Candra mengatakan ketakutan yang dirasakan oleh warga etnis Tionghoa kala itu adalah karena mereka tidak tahu siapa sebenarnya lawan yang mereka hadapi.
Karena jika musuhnya adalah orang non-Tionghoa, Candra menyebut banyak pula warga non-Tionghoa yang ikut membantu menjaga posko keamanan.
Ketakutan yang dirasakan saat itu bahkan sampai berdampak pada ketakutan warga saat melihat segerombolan orang lewat.
Tak Tahu MusuhKata Candra, saat itu jika melihat ada segerombolan orang pasti langsung dianggap sebagai musuh, dianggap sebagai perusuh. Dan siapa pun yang lewat sambil membawa barang langsung dianggap sebagai penjarah.
“Yang lucu itu kami enggak tahu siapa lawan kami, masa orang non-Tionghoa, soalnya banyak yang bantuin kami jaga posko juga, kalau bahasa kerennya sekarang, kami merasa negara enggak hadir, kami mau minta bantuan polisi juga enggak bisa,” ujarnya.
Keadaan seperti itu, lanjut Candra akhirnya menyebabkan beberapa temannya memilih untuk kabur ke luar negeri.
Candra mengungkapkan kerusuhan itu tidak terjadi secara tiba-tiba.
 Ilustrasi. Negara dianggap tak hadir saat Kerusuhan Mei 1998. (CNN Indonesia/Adhi Wicaksono) |
Ia menyebut sudah terjadi pengkondisian sejak dua bulan sebelum terjadinya kerusuhan. Pengkondisian itu, lanjut Candra, dilakukan dengan cara menaikkan harga-harga yang akan dibeli oleh etnis Tionghoa. Orang tua pun mulai berpesan kepada anak-anaknya untuk selalu berhati-hati.
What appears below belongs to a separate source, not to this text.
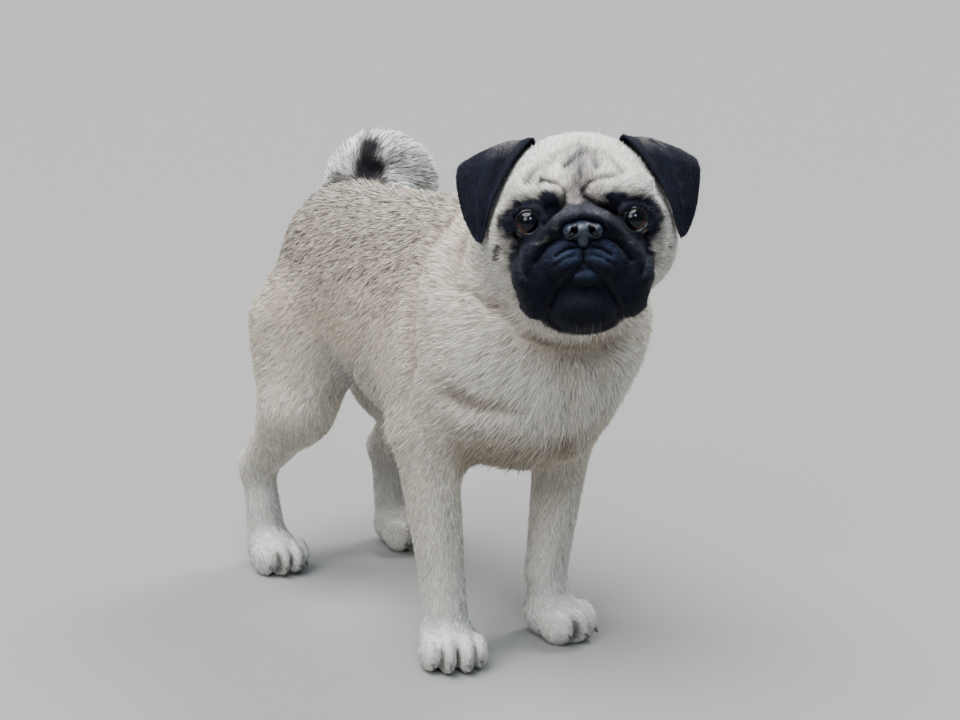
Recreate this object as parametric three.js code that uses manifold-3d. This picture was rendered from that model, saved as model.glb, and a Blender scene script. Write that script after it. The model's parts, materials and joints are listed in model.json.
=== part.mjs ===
// A pug, life size: a still model that stands on its four paws, with the head turned to its right
// and the tail curled over the back.
// The whole animal is one smooth form, written as a distance that is negative inside. Each sub-part
// is a sphere, cylinder, capsule or loft whose vertices are drawn out to that form, and thin planar
// cuts part it from its neighbours.
// Axes: +X to the animal's left, +Y to its tail, +Z up, with the floor at Z = 0.

import * as THREE from "three";
import { LoftGeometry } from "three/addons/geometries/LoftGeometry.js";
import { mergeVertices } from "three/addons/utils/BufferGeometryUtils.js";
import Module from "manifold-3d";

const wasm = await Module();
wasm.setup();

// Driving dimensions, in millimetres.
const WITHERS = 300; // floor to the top of the shoulders
const HEAD_WIDTH = 126; // across the cheeks
const EYE_RADIUS = 11.5;
const EAR_THICKNESS = 3;
const CLAW_LENGTH = 9;
const CLAW_DROOP = 35; // degrees below level
const GAP = 0.3; // between neighbouring pieces

// Places and sizes of the body are in hundredths of the height at the withers, those of the head in
// hundredths of its width.
const BODY_UNIT = WITHERS / 100;
const HEAD_UNIT = HEAD_WIDTH / 100;
const RIGHT = -1;
const LEFT = 1;

// Distances: each function takes a place [x, y, z] and gives how far it lies outside a form.

function turned([x, y, z], turn) {
  const m = turn.elements;
  return [
    m[0] * x + m[1] * y + m[2] * z,
    m[4] * x + m[5] * y + m[6] * z,
    m[8] * x + m[9] * y + m[10] * z,
  ];
}

// The turn is a yaw about Z, then a pitch about X and a roll about Y, in degrees.
function turnOf(yaw = 0, pitch = 0, roll = 0) {
  const angles = [pitch, roll, yaw].map(THREE.MathUtils.degToRad);
  return new THREE.Matrix4().makeRotationFromEuler(new THREE.Euler(...angles, "ZXY"));
}

function ball([cx, cy, cz], [rx, ry, rz], turn = turnOf()) {
  return (p) => {
    const [x, y, z] = turned([p[0] - cx, p[1] - cy, p[2] - cz], turn);
    const near = Math.hypot(x / rx, y / ry, z / rz);
    const slope = Math.hypot(x / rx ** 2, y / ry ** 2, z / rz ** 2);
    return (near * (near - 1)) / Math.max(slope, 1e-9);
  };
}

// A bone is round, with one radius at each end.
function bone(a, b, ra, rb) {
  const along = [b[0] - a[0], b[1] - a[1], b[2] - a[2]];
  const length2 = along[0] ** 2 + along[1] ** 2 + along[2] ** 2;
  return (p) => {
    const q = [p[0] - a[0], p[1] - a[1], p[2] - a[2]];
    const share = (q[0] * along[0] + q[1] * along[1] + q[2] * along[2]) / length2;
    const t = Math.min(Math.max(share, 0), 1);
    const off = Math.hypot(q[0] - t * along[0], q[1] - t * along[1], q[2] - t * along[2]);
    return off - (ra + (rb - ra) * t);
  };
}

// A chain of bones through the places, with a radius at each.
function chain(places, radii) {
  const bones = places.slice(1).map((b, i) => bone(places[i], b, radii[i], radii[i + 1]));
  return (p) => Math.min(...bones.map((form) => form(p)));
}

function smoothMin(a, b, soft) {
  const h = Math.max(soft - Math.abs(a - b), 0);
  return Math.min(a, b) - (h * h) / (4 * soft);
}

function joined(soft, ...forms) {
  return (p) => forms.slice(1).reduce((d, form) => smoothMin(d, form(p), soft), forms[0](p));
}

function without(soft, form, hollow) {
  return (p) => -smoothMin(-form(p), hollow(p), soft);
}

// The form on the animal's left, and the same mirrored on its right.
function mirrored(form) {
  return (p) => form([Math.abs(p[0]), p[1], p[2]]);
}

// A form in units and axes of its own, set down at a place.
function placed(form, at, turn, unit) {
  return (p) => {
    const q = turned([p[0] - at[0], p[1] - at[1], p[2] - at[2]], turn);
    return form([q[0] / unit, q[1] / unit, q[2] / unit]) * unit;
  };
}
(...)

"Ada kejadian teman saya beli teh botol di pinggir jalan harga Rp20.000, padahal waktu itu harga teh botol cuma Rp500, dia bilang kok mahal, terus dijawab lo kalau enggak mau bayar ya sudah enggak usah, tapi tunggu tanggal mainnya nanti, sudah ada kayak gitu," kata Candra.
Candra pun sempat mengalaminya. Hal ini karena pada saat kerusuhan, orang Tionghoa dicitrakan sebagai etnis yang hanya peduli terhadap uang dan tidak peduli terhadap sesama, kalau menjadi atasan pelit, dan lain sebagainya.
"Yang paling berat itu malu jadi orang Tionghoa, sejak itu saya mulai mencari kenapa bisa seperti itu, akhirnya saya menemukan sosok Soe Hoek Gie, begitu baca buku dia, rasa kebanggaan sebagai orang Tionghoa muncul," ungkap Candra, yang saat ini aktif dalam Perhimpunan Indonesia Tionghoa (INTI).
Kini, 19 tahun setelah rerformasi, baik Candra maupun Yunita mengaku kehidupan mereka berjalan normal. Tak ada diskriminasi yang mereka terima dalam kehidupan sehari-hari.
Hanya saja, Yunita yang saat ini menjabat sebagai Kepala Divisi Advokasi LBH Jakarta, menyatakan bahwa isu SARA bisa saja meletup lagi.
“Sekarang mungkin agak menurun tapi sebenarnya itu laten ya. Konflik laten bisa dikeluarkan kapan pun, minoritas suku, agama, isu SARA berbahaya,” ujarnya.